◆ **RECORDS TO USE**:

:::::

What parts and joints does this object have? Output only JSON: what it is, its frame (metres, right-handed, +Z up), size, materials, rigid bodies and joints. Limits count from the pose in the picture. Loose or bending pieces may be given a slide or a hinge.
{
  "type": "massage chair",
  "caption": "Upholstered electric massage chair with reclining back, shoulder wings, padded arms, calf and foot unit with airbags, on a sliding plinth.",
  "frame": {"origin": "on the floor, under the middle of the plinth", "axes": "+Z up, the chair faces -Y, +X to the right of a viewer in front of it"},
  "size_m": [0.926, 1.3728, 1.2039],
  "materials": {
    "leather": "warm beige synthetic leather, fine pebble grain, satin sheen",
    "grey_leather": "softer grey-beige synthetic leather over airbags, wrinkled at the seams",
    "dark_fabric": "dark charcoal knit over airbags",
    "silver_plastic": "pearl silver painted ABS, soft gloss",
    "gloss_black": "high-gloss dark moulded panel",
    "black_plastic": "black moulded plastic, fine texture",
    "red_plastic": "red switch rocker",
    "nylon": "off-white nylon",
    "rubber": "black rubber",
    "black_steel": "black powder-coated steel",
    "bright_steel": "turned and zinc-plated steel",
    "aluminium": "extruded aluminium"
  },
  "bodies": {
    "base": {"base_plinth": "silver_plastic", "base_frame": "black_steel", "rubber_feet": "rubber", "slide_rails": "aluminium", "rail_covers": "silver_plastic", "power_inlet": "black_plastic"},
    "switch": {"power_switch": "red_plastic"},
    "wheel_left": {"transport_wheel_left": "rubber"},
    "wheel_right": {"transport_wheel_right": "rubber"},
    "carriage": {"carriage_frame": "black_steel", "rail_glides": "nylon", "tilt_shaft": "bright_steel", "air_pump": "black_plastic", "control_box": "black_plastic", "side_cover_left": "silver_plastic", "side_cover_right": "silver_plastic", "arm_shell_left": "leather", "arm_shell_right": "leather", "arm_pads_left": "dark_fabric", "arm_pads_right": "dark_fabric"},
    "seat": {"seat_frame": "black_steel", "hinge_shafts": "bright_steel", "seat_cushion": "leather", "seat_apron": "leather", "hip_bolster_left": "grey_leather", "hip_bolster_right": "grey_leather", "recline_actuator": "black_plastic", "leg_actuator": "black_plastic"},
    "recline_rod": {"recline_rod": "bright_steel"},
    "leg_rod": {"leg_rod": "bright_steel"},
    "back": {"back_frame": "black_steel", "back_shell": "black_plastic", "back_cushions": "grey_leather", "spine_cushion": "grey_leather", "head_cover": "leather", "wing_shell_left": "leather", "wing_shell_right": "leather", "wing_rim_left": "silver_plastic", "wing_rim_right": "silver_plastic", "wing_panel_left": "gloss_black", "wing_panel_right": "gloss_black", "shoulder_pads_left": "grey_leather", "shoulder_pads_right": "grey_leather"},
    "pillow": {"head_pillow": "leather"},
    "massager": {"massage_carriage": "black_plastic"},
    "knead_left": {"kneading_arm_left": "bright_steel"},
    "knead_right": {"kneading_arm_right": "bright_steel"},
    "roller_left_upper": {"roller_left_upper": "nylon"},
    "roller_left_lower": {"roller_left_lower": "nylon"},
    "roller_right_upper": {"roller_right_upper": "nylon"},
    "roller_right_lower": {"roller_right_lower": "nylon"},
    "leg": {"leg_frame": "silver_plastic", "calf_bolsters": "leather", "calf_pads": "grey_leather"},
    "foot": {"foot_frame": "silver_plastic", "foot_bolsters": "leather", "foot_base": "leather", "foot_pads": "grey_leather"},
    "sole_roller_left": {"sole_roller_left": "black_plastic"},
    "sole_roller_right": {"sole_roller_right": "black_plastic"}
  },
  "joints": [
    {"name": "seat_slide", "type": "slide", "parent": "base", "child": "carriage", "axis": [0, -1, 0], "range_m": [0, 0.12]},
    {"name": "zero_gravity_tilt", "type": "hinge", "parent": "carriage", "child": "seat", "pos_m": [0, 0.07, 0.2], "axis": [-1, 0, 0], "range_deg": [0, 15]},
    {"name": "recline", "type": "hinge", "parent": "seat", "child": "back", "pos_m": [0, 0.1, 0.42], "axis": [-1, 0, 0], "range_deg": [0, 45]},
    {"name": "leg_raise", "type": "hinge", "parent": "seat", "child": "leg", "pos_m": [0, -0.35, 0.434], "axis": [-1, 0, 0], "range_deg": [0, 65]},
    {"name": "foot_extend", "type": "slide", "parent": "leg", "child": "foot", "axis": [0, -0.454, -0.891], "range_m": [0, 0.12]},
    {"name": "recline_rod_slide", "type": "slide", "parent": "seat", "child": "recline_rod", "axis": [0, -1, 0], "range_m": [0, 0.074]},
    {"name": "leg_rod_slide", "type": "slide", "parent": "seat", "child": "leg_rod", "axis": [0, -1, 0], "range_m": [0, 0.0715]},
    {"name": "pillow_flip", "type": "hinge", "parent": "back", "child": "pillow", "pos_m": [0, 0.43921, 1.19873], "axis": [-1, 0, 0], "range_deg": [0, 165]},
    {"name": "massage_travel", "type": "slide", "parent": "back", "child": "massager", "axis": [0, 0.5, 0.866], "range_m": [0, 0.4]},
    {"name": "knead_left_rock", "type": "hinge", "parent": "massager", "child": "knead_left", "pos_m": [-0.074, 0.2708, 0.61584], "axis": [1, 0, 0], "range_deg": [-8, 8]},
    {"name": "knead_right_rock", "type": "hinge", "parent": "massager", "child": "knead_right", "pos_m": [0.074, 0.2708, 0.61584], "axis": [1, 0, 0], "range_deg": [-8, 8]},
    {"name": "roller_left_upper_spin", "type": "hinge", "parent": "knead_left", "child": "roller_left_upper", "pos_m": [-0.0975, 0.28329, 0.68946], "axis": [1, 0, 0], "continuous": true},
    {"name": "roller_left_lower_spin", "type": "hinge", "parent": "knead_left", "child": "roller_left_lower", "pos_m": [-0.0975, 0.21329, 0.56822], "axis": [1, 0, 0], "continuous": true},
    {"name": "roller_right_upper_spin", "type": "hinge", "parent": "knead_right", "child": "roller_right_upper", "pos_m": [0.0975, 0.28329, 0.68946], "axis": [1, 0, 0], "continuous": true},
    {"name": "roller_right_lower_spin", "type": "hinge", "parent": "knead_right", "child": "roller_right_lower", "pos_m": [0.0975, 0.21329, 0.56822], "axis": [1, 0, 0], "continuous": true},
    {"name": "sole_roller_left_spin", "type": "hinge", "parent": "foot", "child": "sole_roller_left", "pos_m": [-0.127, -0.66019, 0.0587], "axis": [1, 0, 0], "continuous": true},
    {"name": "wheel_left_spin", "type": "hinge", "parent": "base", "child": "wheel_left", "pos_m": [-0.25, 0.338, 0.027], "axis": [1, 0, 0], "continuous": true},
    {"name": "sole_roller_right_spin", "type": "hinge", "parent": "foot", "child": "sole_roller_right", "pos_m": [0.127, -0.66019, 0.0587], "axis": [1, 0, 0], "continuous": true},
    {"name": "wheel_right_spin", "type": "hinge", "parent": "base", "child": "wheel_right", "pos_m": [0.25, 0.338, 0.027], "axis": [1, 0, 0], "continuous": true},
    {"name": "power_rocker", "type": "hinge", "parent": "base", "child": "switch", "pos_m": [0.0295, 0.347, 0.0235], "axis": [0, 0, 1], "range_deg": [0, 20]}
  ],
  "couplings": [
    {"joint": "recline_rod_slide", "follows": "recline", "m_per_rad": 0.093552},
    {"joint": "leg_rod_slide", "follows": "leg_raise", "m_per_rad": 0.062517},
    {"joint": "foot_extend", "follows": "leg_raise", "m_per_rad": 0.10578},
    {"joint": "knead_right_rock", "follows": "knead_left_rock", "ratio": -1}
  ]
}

:::::

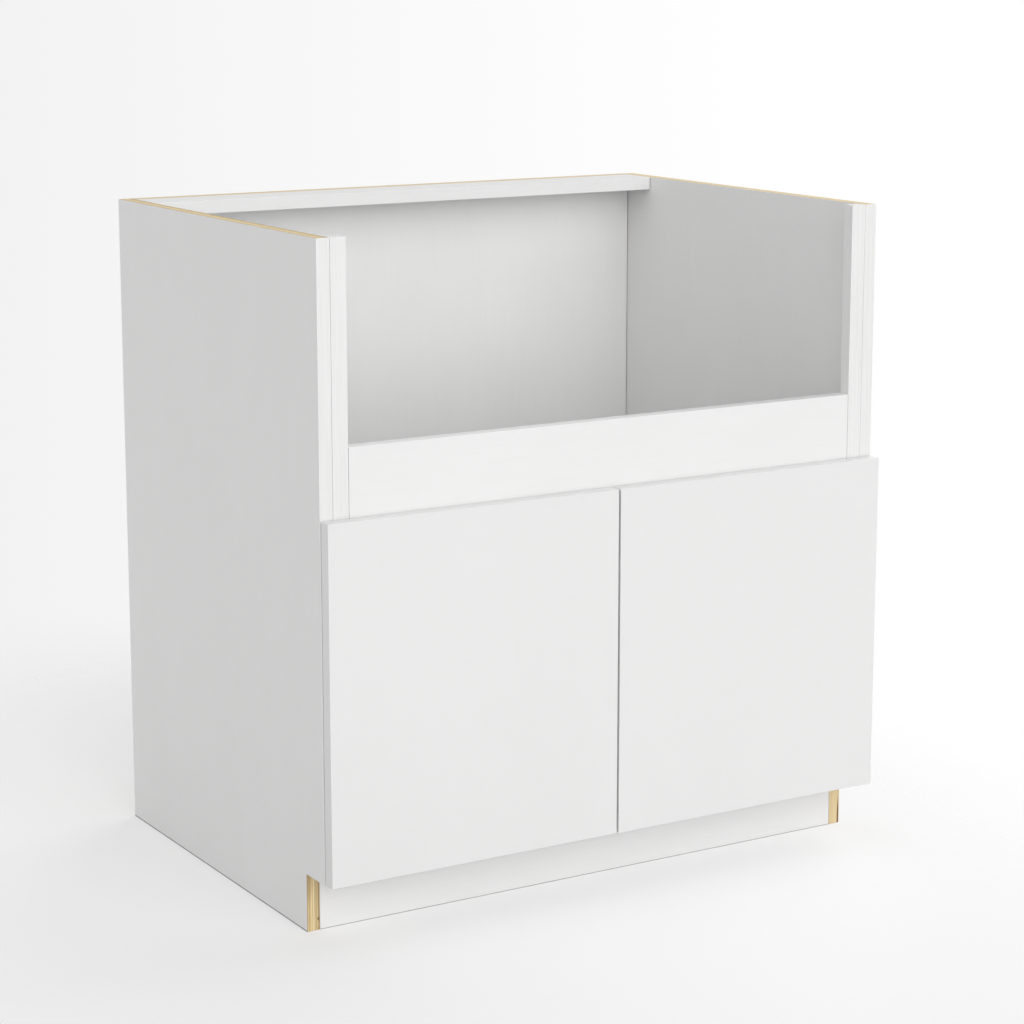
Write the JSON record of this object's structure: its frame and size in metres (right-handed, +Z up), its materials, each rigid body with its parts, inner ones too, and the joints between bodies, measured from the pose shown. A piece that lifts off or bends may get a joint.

:::::

◆ **TASK PROMPT**: In the records above, find each line that holds the word "with"; copy all such lines.

◆ **ANSWER**:
  "caption": "Upholstered electric massage chair with reclining back, shoulder wings, padded arms, calf and foot unit with airbags, on a sliding plinth.",
Write the JSON record of this object's structure: its frame and size in metres (right-handed, +Z up), its materials, each rigid body with its parts, inner ones too, and the joints between bodies, measured from the pose shown. A piece that lifts off or bends may get a joint.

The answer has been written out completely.